In an imaging system, the areas of the image sensing device receiving no incident light should be reproduced as black in the displayed image, such as a photographic print or an image on a CRT monitor. Photographic prints are often of objectionable quality if areas of the image that should be black are lighter than black. This problem is referred to as the “smoky black” problem because such images have an appearance that areas or objects that should appear dark or black appear too light. For example, consumer photographs of fireworks generally contain large regions with little or no light exposure. Fireworks images are often printed too light, resulting in images with smoky black or gray backgrounds which are not satisfactory.
For photographic negatives, the areas of the film receiving no exposure have a minimum density called Dmin. Dmin is also sometimes referred to as mask or base density. It is common to use the value of Dmin in the processing of digital images for the purpose of improving image quality. For example, in U.S. Pat. No. 5,081,485, issued Jan. 14, 1992, Terashita describes a method of using a mask density to improve the exposure estimate for an image. To this end, the mask density is subtracted from the average density. This increases the robustness of the determined color balance by decreasing the variability between different color negative films. However, Terashita's method does not ensure that regions of an image sensing device receiving little or no light exposure are mapped to substantially black in an output image.
In U.S. Pat. No. 5,781,315, issued Jul. 14, 1998, Yamaguchi describes a method of processing photographic film images which involves using the Dmin value to apply a nonlinear correction to the digitized version of the image. The Dmin values allow for increased accuracy in correction of contrast in the toe portion of the photograph. Additionally, Yamaguchi describes a method for decreasing the chroma of low chroma pixels, especially of underexposed pixels. Yamaguchi's method does not ensure that regions of a image sensing device receiving little or no light exposure are mapped substantially to black in an output image.
A method of correcting for the non-linearities in the response of photographic film is described in U.S. Pat. No. 5,134,573, issued Jul. 28, 1992 to Goodwin. This method uses the film Dmin to apply a nonlinear correction by first shifting each channel of the digital color image by an amount such that actual Dmin values match standard Dmin values and then applying the nonlinear correction to extend the linear range of the photographic film. Goodwin's method does not ensure that regions of a image sensing device receiving little or no light exposure are mapped substantially to black in an output image.

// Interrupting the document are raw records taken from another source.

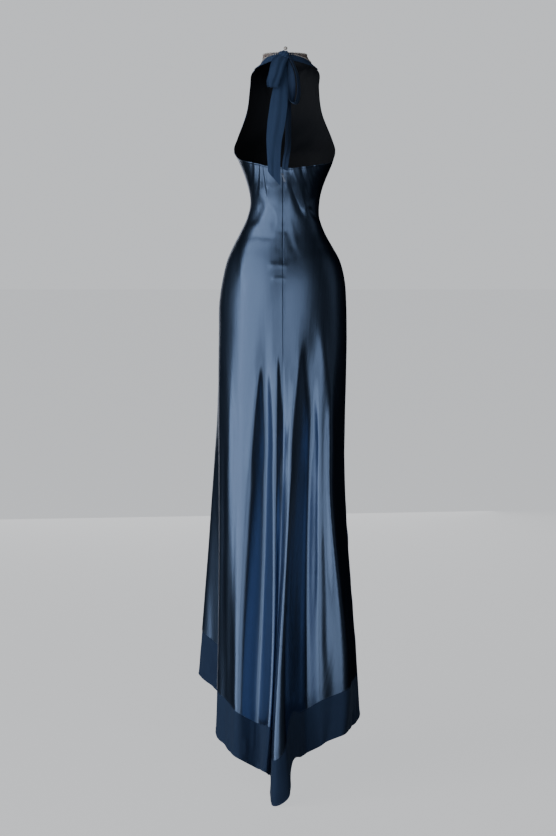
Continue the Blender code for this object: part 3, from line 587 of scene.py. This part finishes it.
relief = (0.0011 * gather * np.sin(u / 0.0045 + 1.5 * cloud(u, v, 0.05, 0.05, 11))
          + 0.0008 * (1 - hang) * cloud(u, v, 0.035, 0.06, 12)
          + hang * 0.0012 * cloud(u, v, 0.022, 0.30, 13))
# The seams are fine hollow lines.
relief -= side_seam(90 - np.abs(a - 180))
relief[waist] -= 0.0006
relief[waist:, centre] -= 0.0006
face = face + turn * relief[..., None]
for name, rows, columns, cut, area, above in (
        ("front_bodice", slice(waist + 1), slice(None), (0.44, 0.40), 0.100, "collar"),
        ("front_skirt_left", slice(waist, None), slice(centre + 1), (0.48, 1.17), 0.315, "front_bodice"),
        ("front_skirt_right", slice(waist, None), slice(centre, None), (0.41, 1.21), 0.296,
         "front_bodice")):
    # Its inner face is the near-black painted shade of the gown's inside.
    piece = shell("satin_" + name, face[rows, columns], turn[rows, columns], CLOTH, right_side, inner_side)
    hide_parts(name)
    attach(piece, "gown")
armhole = slice(len(halter) + 1)
stitched += [(face[armhole, column], turn[armhole, column]) for column in (2, -3)]
stitched += [(above_seam(face), turn[-1])]

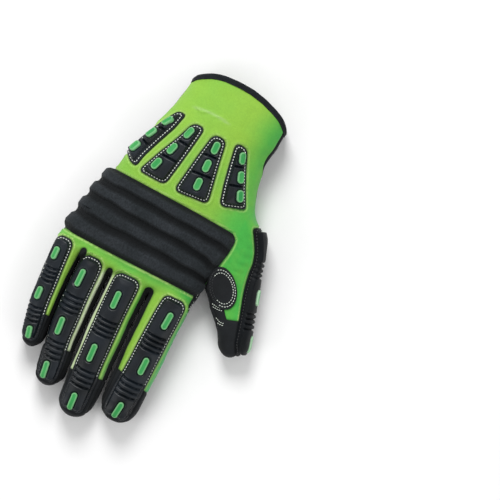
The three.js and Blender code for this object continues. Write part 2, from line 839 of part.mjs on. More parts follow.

In addition, automatic exposure determination algorithms, or scene balance algorithms, estimate and apply balance adjustments which are required by both digital and optical imaging systems. These algorithms are used in high speed optical printers or in Photo-CD scanners. For example, U.S. Pat. No. 4,668,082, issued May 26, 1987 to Terashita et al.; U.S. Pat. No. 4,945,406 issued Jul. 31, 1990 to Cok; and U.S. Pat. No. 5,978,100 issued Nov. 2, 1999 to Kinjo, all describe automatic exposure determination algorithms. Generally, these algorithms are based on regressions between aim balances and image features. None of these methods describe a method of ensuring that regions of a image sensing device receiving little or no light exposure are mapped substantially to black in an output image.
Finally, contrast modification methods exits to modify the contrast of images. For example U.S. Pat. No. 6,204,940 issued Mar. 20, 2001 to Lin et al. describes a method image contrast modification employing a step of white/black point mapping. Black point mapping techniques typically involve determining the code value corresponding to a specific (low) percentage point of the cumulative histogram and mapping that code value to a desired code value, usually with a look-up-table (LUT). While such methods can guarantee that the resulting output image will contain black or dark pixels or regions, this technique can damage images of scenes not having any black regions. For example, a photograph of the ocean may be a relatively low contrast image showing the beach and sky with no dark areas. However, applying black point mapping would necessitate that the darkest regions of the image be mapped to black (or very dark) in the output image. This technique often damages image quality by forcing the image to contain black, thereby severely increasing the contrast of the image. Without prior knowledge of the capture system or semantic knowledge of the scene, it is very difficult to determine whether areas of an image actually appeared “black” in the original scene.
Therefore, there exists a need for an improved method and system of image processing that ensures that regions of an input image corresponding to little or no light received by an image capture medium are reproduced as dark regions in an output image without severely increasing image contrast.